To a certain extent, food has long been intertwined with Namoda’s practice. As she was developing as an artist herself, she worked as the artist and former fashion designer Susan Cianciolo’s studio assistant, and the two shared countless meals together. At times Namoda would bring a savory Japanese-style oatmeal for them to eat for breakfast, or pick out cheeses and other fixings from Essex Market on the Lower East Side with Cianciolo’s young daughter, Lilac, to take back to the studio, where the trio would have a picnic on the floor for dinner. “Cheese wasn’t a huge part of my diet in Africa, so my palette was expanding along with Lilac’s,” says Namoda, who contributed a letter in which she describes this experience, along with a recipe for a salad bowl with pickled vegetables and hummus, to Cianciolo’s new book, “This Cookbook Is Made for the 5th Dimension,” published by the Lumber Room. In the letter, Namoda writes, too, about how nourishing food, such as the radishes, okra and chiles she pickles for the winter months, fuels her art making.

It also serves as a way to satisfy nostalgia. Namoda, who splits her time between East Hampton and Manhattan, where she is now doing a residency at Mendes Wood DM’s SoHo outpost, has lived in Indonesia, Kenya, Haiti, Los Angeles, the Dominican Republic and Benin, among other places. There’s a coconut stew she cooks whenever she misses her first home in Mozambique, a grilled fish with puréed banana that reminds her of her time in Sayulita, Mexico, and a mackerel soup that brings her back to Morocco. Since returning from Majorca, she’s been all about anchovy toast, which calls to mind fond memories and, considering how busy she is — her work will be featured in “A Force for Change,” a group show being presented by U.N. Women later this month, and she’s making new pieces for a show slated to open at Los Angeles’s François Ghebaly gallery this September, and for a 2022 solo show at Mendes Wood DM’s TriBeCa location — is conveniently easy to prepare.

She gets her anchovies from Il Buco Vita in NoHo, the olive bread from Carissa’s the Bakery in East Hampton and whatever produce is in season at the Union Square Greenmarket. Often, she makes the dish for herself in the kitchen of her current studio in SoHo, but she has also served it to a few friends. Anchovies might be a divisive food but so far, Namoda says, “They all said it’s the best sandwich they’ve ever had.”

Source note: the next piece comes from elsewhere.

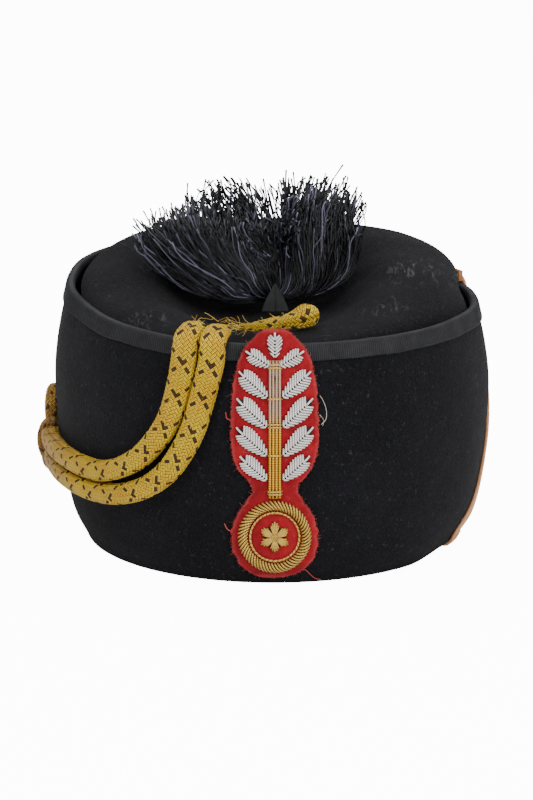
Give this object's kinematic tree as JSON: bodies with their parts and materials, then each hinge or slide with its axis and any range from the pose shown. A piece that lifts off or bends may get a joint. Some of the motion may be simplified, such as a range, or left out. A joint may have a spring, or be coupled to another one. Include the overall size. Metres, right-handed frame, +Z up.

Cassi Namoda’s Anchovy Toast

Ingredients:

  • 2 slices of roasted red pepper

  • 2 slices of freshly cut olive toast

  • 1 lemon for about a teaspoon’s worth of lemon zest

  • About two teaspoons’ worth of sheep or goat cheese, or more if you’d prefer (Namoda likes to spread hers like butter)

  • 4 fillets of anchovies

  • 1 teaspoon of red-pepper flakes

  • 4-5 pieces of wilted broccoli rabe

    1. Cut two thick slices of olive bread or, really, any sourdough you enjoy and toast it to a medium degree — you don’t want it too hard.

    2. Use a butter knife to spread your sheep or goat cheese onto the toast, though you don’t have to choose: Namoda uses a combination of the two that comes in a jar of olive oil and thyme.

    3. Arrange the wilted broccoli rabe on top of the toast. You can buy a jarred version or steam some at home, applying your favorite olive oil, along with garlic and red-pepper flakes.

    4. Then arrange your slices of roasted red pepper on the toast. Here, too, a jarred variety will work. If you prefer to make your own, place slices on top of a fire until black on the outside, then peel back the charred skin, cut into strips and store in a jar with olive oil, ½ teaspoon coconut sugar, red-pepper flakes, 1 teaspoon vinegar, garlic clove and black pepper.

    5. Place anchovies on top of the roasted red pepper.

    6. Dust with lemon zest and a dash of red-pepper flakes.